Para o advogado Eduardo Agustinho, professor de Direito Empresarial da PUC – PR, atualmente a grande dificuldade da recuperação judicial é a falta de celeridade. “A mediação pode ajudar a encontrar caminhos para que a recuperação judicial seja mais rápida e efetiva”, afirmou. Agustinho ressaltou que a mediação pode ser utilizada para reverter a recuperação judicial mesmo após a aprovação do plano de recuperação. “O mediador pode fazer a diferença.”

A advogada e mediadora empresarial Alessandra Bonilha destacou que a mediação pode ser uma alternativa em todo o ciclo de vida da empresa. “Ela é um instrumento para resolver problemas e deve ser uma ferramenta para os advogados”, disse. Alessandra também explicou que a alternativa traz qualidade para o processo de negociação. “A mediação traz eficácia, celeridade e está alinhada aos princípios da recuperação judicial”, argumentou.

Em contrapartida, para Oksandro Gonçalves, professor de Direito Empresarial da PUC-PR, o custo da mediação se tornou elevado. “Cobra-se o mesmo que em uma arbitragem. Tenho dúvidas se é um diferencial em relação à recuperação judicial”, afirmou. “Tenho mais dúvidas: quem banca esse custo? A empresa que já está em dificuldade?”, questionou. Gonçalves também apresentou dúvidas quanto aos prazos e ao caráter da mediação. “Me parece que o termo negociação se aplicava melhor. É um espaço mais apropriado”, ponderou. Ele destacou que a cultura da negociação não é bem desenvolvida. “Em muitos casos vemos situações que são pautadas não pela negociação e nem pela mediação, mas pelo medo”, afirmou. Para o advogado, o aspecto da neutralidade também merece ser mais debatido, “o mediador precisa estar inteirado da situação da empresa, o que já o retira da zona de neutralidade.”

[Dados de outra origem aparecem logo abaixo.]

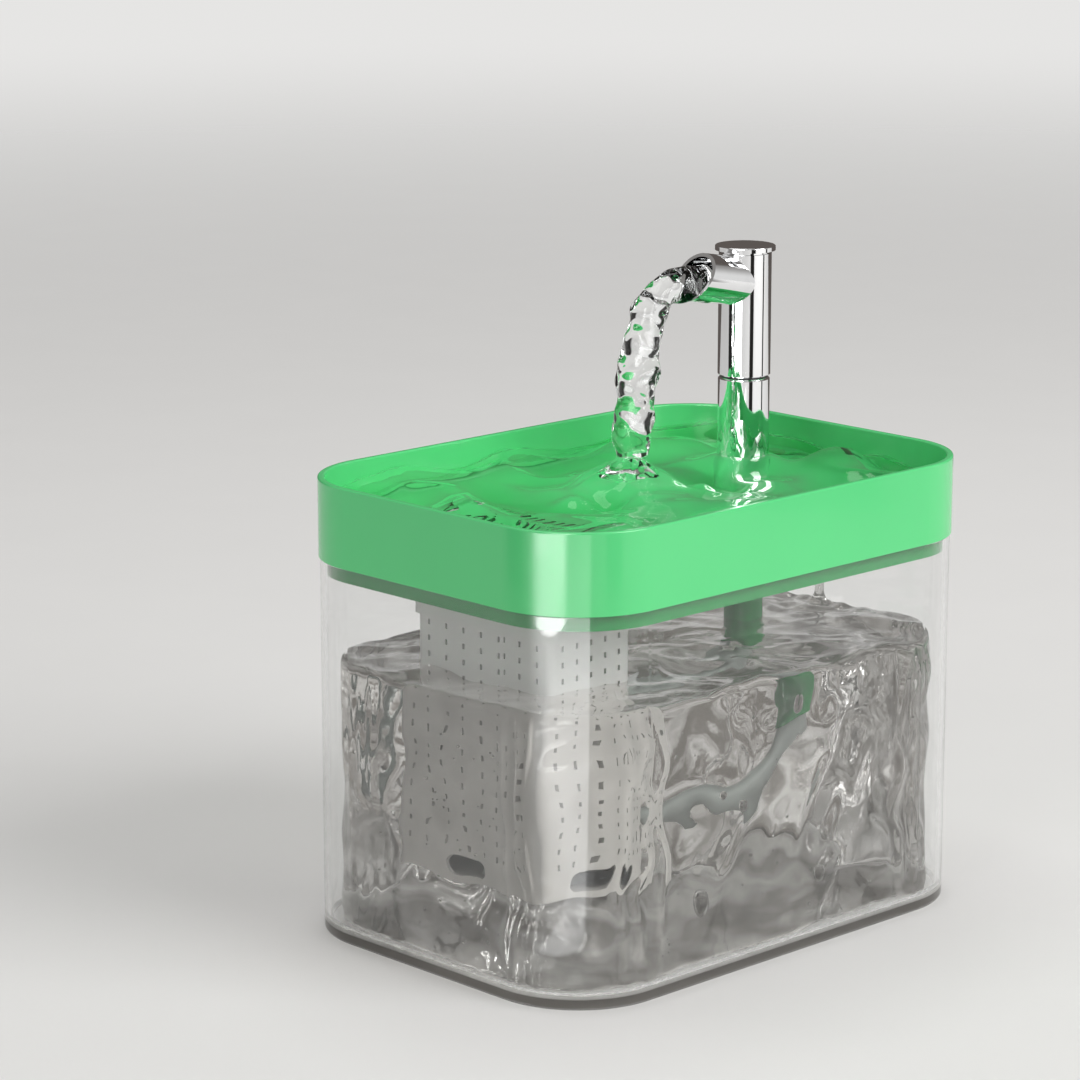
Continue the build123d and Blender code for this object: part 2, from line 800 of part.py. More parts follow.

O advogado e professor Alfredo de Assis Gonçalves Neto, sócio do escritório AGKN, tratou da mediação na recuperação extrajudicial, lembrando que, por tradição, desde o decreto nº 2.024 de 1908, se o devedor propusesse a chamada “concordata branca”, corria o risco de ter o pedido de sua falência feito por algum credor. “Hoje também devemos ter cuidado com a solução extrajudicial, pois ela pode precipitar um indesejável pedido de falência dos credores com títulos vencidos”, destacou. Para ele, a característica da recuperação extrajudicial é a flexibilidade para negociar classes distintas de situações de crédito, selecionando alguns credores. O advogado não vê problema em propor um acordo trabalhista nesse modelo. “Por que não? Não sei o porquê de pré-excluir os credores trabalhistas da recuperação extrajudicial, se a maioria deles aceitá-la”, disse. “Há, portanto, uma complexidade pela redução dos créditos que se sujeitam à recuperação extrajudicial. Aliás, trata-se mesmo de recuperação extrajudicial, já que é exigida a homologação do juiz?”, questionou. O professor Assis Gonçalves sublinhou que prefere o termo recuperação judicial pré-pronta. “Afinal, no fundo, ela depende da atuação do juiz, tanto para implementá-la, como para resolver incidentes no curso de sua execução”, argumentou. “Concluo que é absolutamente indispensável o assessoramento jurídico para que o processo de mediação em vez de ser solução não culmine com a derrocada da empresa.”

O advogado Carlos Alberto Farracha de Castro, presidente da Comissão de Estudos de Recuperação de Empresa e Falência da OAB Paraná, abriu sua apresentação mencionado a mudança de paradigmas do direito de insolvência. Ele relembrou do alerta do professor Assis Gonçalves, de quem foi aluno nos anos 90, sobre a clareza necessária para as regras de insolvência. “Ainda que a mediação não esteja bem implantada, estamos trocando a cultura do litígio pela da negociação”, afirmou Farracha de Castro. Segundo ele, na Europa, há princípios norteadores a balizar a insolvência. “Será que temos de adotar também aqui princípios como esses para escaparmos ao litígio e à ineficiência do processo judicial?”, questionou o advogado.

Na etapa de ponderações finais, Assis Gonçalves destacou que é preciso derrubar o preconceito que ronda os advogados que lidam com casos de recuperação judicial. “Precisamos de mais especialização no ramo, sobretudo da parte dos magistrados”, destacou, aventando a hipótese de criação de varas especializadas e de preparação de magistrados para assumi-las. “Há poucos juízes com conhecimento do assunto. Aliás, saúdo a doutora Mariana Gusso, aqui presente. É raro que magistrados participem de cursos e debates sobre o tema. Isso é fundamental”, lembrou. “Não se conseguiu até hoje uma legislação mais ampla por conta das peculiaridades, mas temos de avançar. A mediação pode auxiliar nisso, especialmente com a chamada recuperação judicial pré-pronta”, ressaltou.